The market had developed a ‘leader-follower’ pattern whereby Z Energy had led industry profits higher as part of a deliberate and public strategy, she wrote.
“In my view, there is currently evidence of such tacit coordination among petrol retailers which follows a leader-follower pattern.
“The result is prices that are above what they would otherwise be if more effective competition were taking place. In my view, the evidence from retail fuel markets in New Zealand suggests that tacit coordination has contributed to increased fuel firm margins.
“The evidence shows that industry margins and those of individual competitors have approximately doubled since Z purchased Shell in 2010, in line with Z’s publicly stated strategy.”
So there’s a start for the Commission. Its own Commissioner said in April 2016 Z Energy had led a doubling of profit margins and that its takeover of Caltex would further reduce competition. And that seems to have happened.
The last couple of years have seen the margins continue to rise.
So what does the industry say?
The industry argues that the rise in margins simply brings profits back to a longer term equilibrium and that comparing with the trough in 2008 is misleading. It argues it has reinvested some of the profits in improving the quality of stations and the safety and reliability of the infrastructure, including terminals, tanks and pipes.
This chart below from MBIE’s Fuel Market Financial Performance Study from last year shows how margins have risen and fallen over the last 30 years.
MBIE found in that study that retail margins had risen 13 cents a litre between 2013 and 2017, and that it could not be explained by capital expenditure (ie it went straight into profits and dividends). MBIE found that margins had risen for retail fuel for motorists, but not in other markets such as aviation, marine, bitumen and commercial.
However, it’s clear a Gull effect has developed, whereby prices in Wellington and the South Island are significantly higher. Gull does not operate in these areas.
What does the Gull effect look like?
MBIE found in its fuel market study last year that margins had risen even faster in Wellington and the South Island, where Gull and other independent stations do not operate because they do not have access to fuel terminals, which are owned by the bigger players. Gull and others do have access to a terminal at Mt Maunganui for imported fuel, but don’t have access at Wellington or Lyttelton.
There has been some evidence that the big three, Z Energy, BP and Mobil, have been cross-subsidising areas that compete with Gull with lower prices at the expense of higher prices in Wellington and the South Island.
The 11.5 cents per litre (including GST) fuel tax imposed on Aucklanders from July 1 may also have added to the pressure for cross subsidisation.
The chart above from an NZIER/Grant Thornton/Cognitus study for the MBIE report shows the divergence between Gull and non-Gull areas over the last four years.
The end result of the change of Shell ownership and strategy, the takeover of Caltex and the Gull Effect has been a rise in margins so that New Zealand now has the highest pre-tax fuel costs in the OECD, as shown by this chart from the same NZIER study.
So what is Labour doing about it?
The Government prioritises the passing of the Commerce Amendment Bill last month.

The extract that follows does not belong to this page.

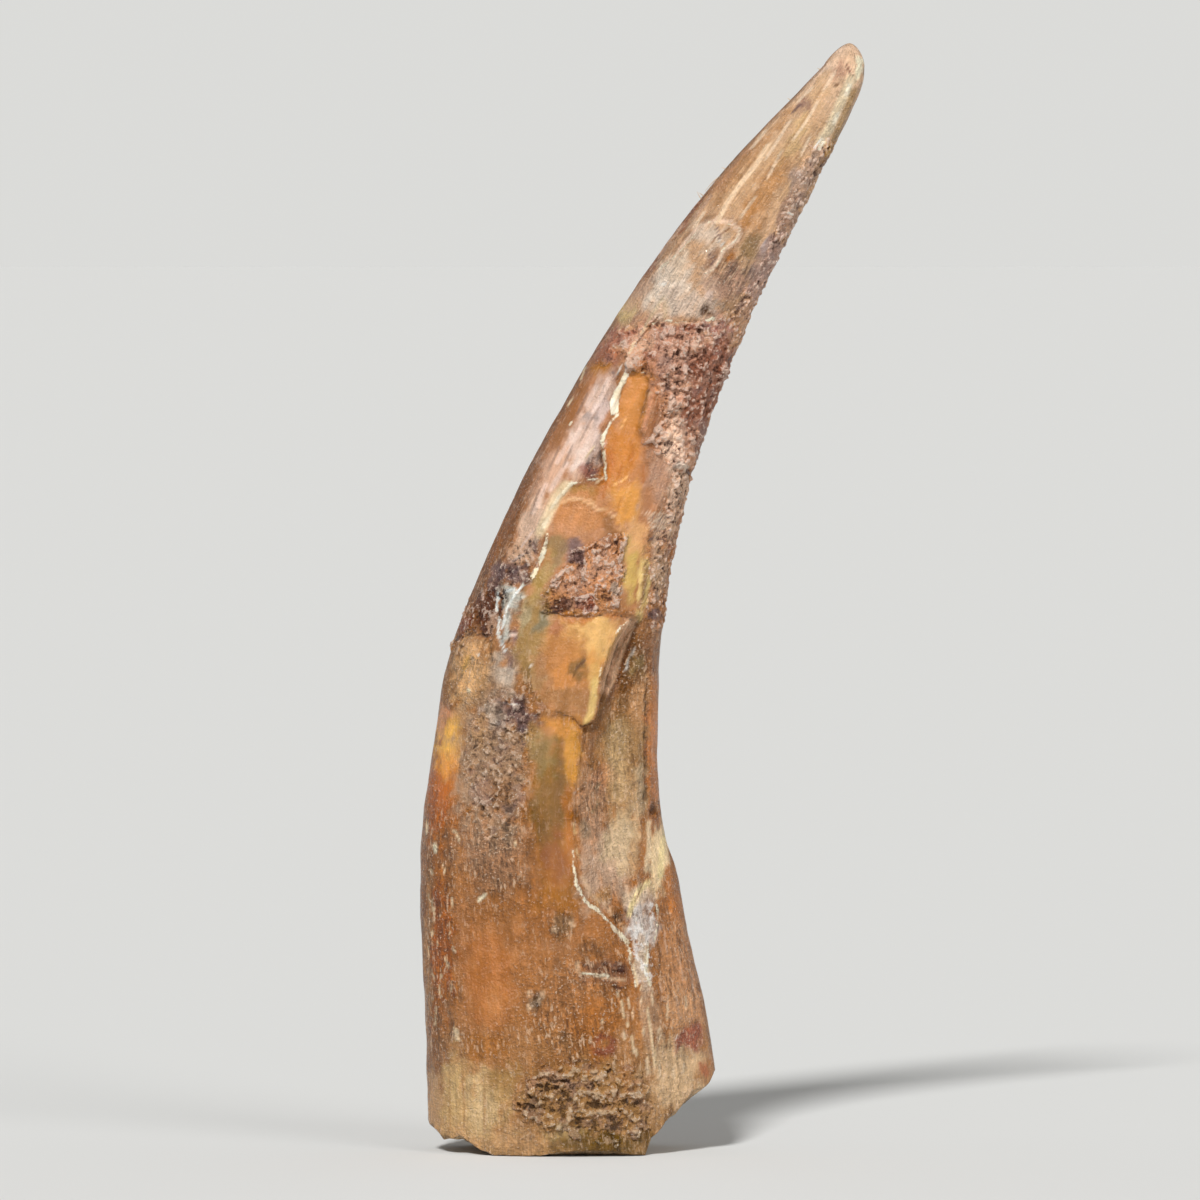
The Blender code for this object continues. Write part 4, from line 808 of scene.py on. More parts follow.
    (0.13, 0.6, (0.56, 0.41, 0.31), [[(2.05, 16.9), (1.6, 16.0), (1.22, 15.3), (1.05, 14.4)]]),
    (0.42, 0.45, (0.80, 0.69, 0.52), [[(2.10, 15.2), (2.05, 14.2), (2.15, 13.0)]]),
    (0.12, 1.0, (0.97, 0.87, 0.65), [
        [(3.72, 11.3), (3.66, 10.7), (3.62, 10.0)], [(3.2, 9.8), (2.85, 9.5), (2.62, 9.1), (2.52, 8.7)],
    ]),
    (0.10, 0.7, CREAM, [[(3.20, 11.9), (3.20, 11.0), (3.10, 10.2)]]),
    (0.03, 0.8, BROWN, [
        [(2.95, 12.0), (2.92, 11.0), (2.7, 10.1)], [(3.32, 16.5), (3.26, 14.8)], [(3.02, 9.9), (2.75, 9.2)],
    ]),
    (0.09, 0.6, (0.88, 0.74, 0.60), [[(0.78, 10.0), (1.10, 9.42), (1.56, 9.02), (2.05, 8.52), (2.36, 8.1)]]),
    (0.05, 0.9, PALE_TAN, [
        [(1.15, 12.4), (1.2, 12.3)], [(0.5, 11.9), (0.55, 11.6)], [(1.35, 12.65), (1.32, 12.55)],
        [(0.6, 11.0), (0.7, 10.8)],
    ]),
    # The left side and the root.
    # Painted glints: these ivory dashes.
    (0.07, 0.95, IVORY, [
        [(-4.53, 11.15), (-4.47, 10.90)], [(-2.92, 9.20), (-2.72, 9.35)], [(-3.30, 16.68), (-3.26, 16.6)],
    ]),
    (0.035, 0.9, CREAM, [
        [(-4.78, 12.0), (-4.82, 11.5)], [(-4.75, 9.3), (-4.6, 8.9), (-4.5, 8.4)],
        [(-4.74, 7.4), (-4.70, 7.1)], [(-4.45, 7.7), (-4.4, 7.55)], [(-3.80, 11.7), (-3.60, 11.3)],
        [(-3.9, 9.3), (-3.85, 9.0)], [(-3.9, 7.5), (-3.8, 7.3)], [(-4.35, 6.0), (-4.3, 5.6)],
        [(-4.1, 7.1), (-4.05, 6.7)], [(-1.6, 11.3), (-1.55, 11.1)], [(-3.85, 4.5), (-3.62, 4.35)],
        [(-4.5, 5.2), (-4.5, 4.6)], [(-4.62, 8.0), (-4.60, 7.85)], [(-4.3, 8.9), (-4.28, 8.6)],
        [(-4.05, 8.2), (-4.0, 7.9)], [(-4.6, 6.5), (-4.55, 6.2)], [(-4.2, 10.4), (-4.15, 10.1)],
        [(-4.65, 10.2), (-4.62, 10.0)], [(-3.95, 6.2), (-3.93, 5.9)], [(-4.3, 6.5), (-4.28, 6.3)],
    ]),
    (0.04, 0.9, CREAM, [
        [(2.56, 7.3), (2.68, 6.5), (2.9, 6.0)], [(3.10, 7.4), (3.12, 6.7), (3.22, 6.2)],
        [(2.85, 9.3), (2.62, 8.7)],
    ]),
    (0.05, 0.8, CREAM, [
        [(2.20, 5.6), (2.35, 5.0), (2.42, 4.7)], [(2.62, 4.3), (2.75, 3.6)],
        [(3.12, 5.3), (3.25, 4.6), (3.38, 3.8), (3.45, 3.2)],
    ]),
    (0.035, 0.9, WHITE, [
        [(2.70, 8.9), (2.75, 8.2), (2.70, 7.6)], [(3.25, 9.0), (3.30, 8.4), (3.20, 7.8)],
        [(4.1, 4.15), (4.2, 4.15)],
    ]),
    (0.035, 0.85, (0.95, 0.84, 0.70), [
        [(2.05, 5.9), (2.12, 5.6)], [(2.45, 5.7), (2.50, 5.3)], [(2.60, 5.2), (2.62, 4.9)],
        [(2.28, 4.5), (2.35, 4.2)], [(2.9, 5.6), (2.95, 5.1)], [(2.95, 4.7), (3.05, 4.2)],
        [(3.3, 5.9), (3.35, 5.4)], [(3.55, 4.6), (3.6, 4.1)], [(3.85, 5.4), (3.9, 4.9)],
        [(3.1, 3.4), (3.15, 2.9)], [(3.6, 3.3), (3.65, 2.7)], [(4.1, 3.2), (4.1, 2.6)],
        [(4.5, 5.6), (4.55, 5.2)], [(4.4, 3.3), (4.45, 2.9)], [(1.5, 4.9), (1.5, 4.6)],
    ]),
    (0.035, 0.7, (0.50, 0.34, 0.22), [
        [(3.5, 7.8), (3.6, 6.6)], [(3.95, 6.6), (4.0, 5.6)], [(4.2, 8.0), (4.4, 6.9)],
        [(3.35, 4.9), (3.5, 3.6)], [(2.75, 6.0), (2.85, 4.9)], [(3.75, 5.0), (3.85, 3.8)],
        [(4.75, 6.0), (4.85, 5.2)],
    ]),
    (0.04, 0.8, PINK, [
        [(3.8, 8.0), (3.85, 7.2)], [(4.3, 7.0), (4.45, 6.2)], [(4.2, 5.6), (4.35, 4.8)],
        [(3.6, 6.2), (3.7, 5.6)], [(4.7, 6.6), (4.8, 5.8)],
    ]),
    (0.07, 0.8, DARK, [
        [(1.95, 6.68), (2.3, 6.62)], [(1.2, 6.78), (1.4, 6.75)], [(1.55, 6.92), (1.75, 6.85)],
        [(1.9, 6.15), (2.2, 6.05)], [(1.9, 8.55), (2.2, 8.45)], [(-0.92, 5.82), (-0.90, 5.70)],
        [(-0.78, 5.47), (-0.76, 5.35)],
    ]),
    (0.065, 0.75, (0.93, 0.78, 0.63), [
        [(0.60, 7.00), (0.66, 6.62), (1.20, 6.52), (1.90, 6.38), (2.35, 6.32)],
        [(-1.15, 5.95), (-1.05, 5.80)], [(-1.18, 5.45), (-1.10, 5.30)], [(-0.62, 5.9), (-0.60, 5.75)],
        [(0.35, 8.45), (0.5, 8.3)], [(-0.3, 8.2), (-0.2, 8.05)],
    ]),
    (0.05, 0.7, (0.66, 0.50, 0.33), [
        [(-4.0, 2.8), (-3.95, 0.9)], [(-3.5, 3.2), (-3.45, 1.2)], [(-2.7, 2.6), (-2.7, 0.8)],
        [(-2.1, 1.9), (-2.05, 0.9)],
    ]),
]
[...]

The long-awaited amendments to the Commerce Act allowed the Commerce Commission or ministers to nominate a sector to be subject to a market study into anti-competitive behaviour. It brings the Commission’s powers into line with similar bodies overseas such as Australia’s ACCC.
One of the problems MBIE had with its study last year was that Mobil and Gull did not provide full information, which meant MBIE said it could not conclude if the market was not competitive, even though there were reasons to suspect a problem.
So what might the Commission recommend?
Potential regulatory options could include somehow creating some sort of wholesale market for fuel whereby independents such as Gull and Waitomo were allowed to buy access to fuel through the Wellington and Lyttelton terminals, although there is also a new $30 million independent terminal being built at Timaru (photo supplied below) over the next two years.
The Government could also order that the big three (BP, Mobil, Z Energy) give access to the pipeline for fuel refined at Marsden Point that fills big tanks at Wiri.
It could also stop the big retailers from blocking others from coming in when they shut down smaller and older petrol stations. Sometimes covenants are put on the sales to stop them from being used as petrol stations again.
Could National have done more?
Several National ministers were also advised over the last three years of the expansion in fuel margins and at various points they tried to jawbone margins lower.
Then Energy Minister Simon Bridges warned oil companies about high margins in a letter in February 2015, which led to a temporary reduction. His successor, Judith Collins, then set up the MBIE inquiry in 2017 and also then recommended the market studies powers be used.
However, they weren’t in place and National had not made any progress before the election. Then-Commerce Minister Paul Goldsmith announced in November 2015 that the Government would consult on giving the Commerce Commission market powers. Nothing much happened after that from the Government’s point of view.
The Productivity Commission recommended the introduction of market studies in June 2014. The Government did nothing over the next three years to make that happen, apart from embark on consultation. Many of its largest corporate supporters opposed the introduction of market studies.
Now National Leader Simon Bridges is now calling on the Government to abandon its fuel excise increases of 10.5 cents a litre over the next three years. But he has also not ruled out keeping the levies in place if he were to win power in 2020.
National introduced similar sized fuel levy increases during its time in power to help pay for Roads of National Significance. Labour is using its levy increases to help pay for rail and other public transport, along with road safety improvements.
Could the industry fix itself before the Government gets the chance?
Some in the industry argue that the natural forces of competition will mean the problem fixes itself as new competitors will compete away the margin.
Gull and Waitomo have both announced plans to set up stations in Wellington to take advantage of the Gull Effect, while others are keen to use the new Timaru terminal, which is not tied to any of the big three retailers.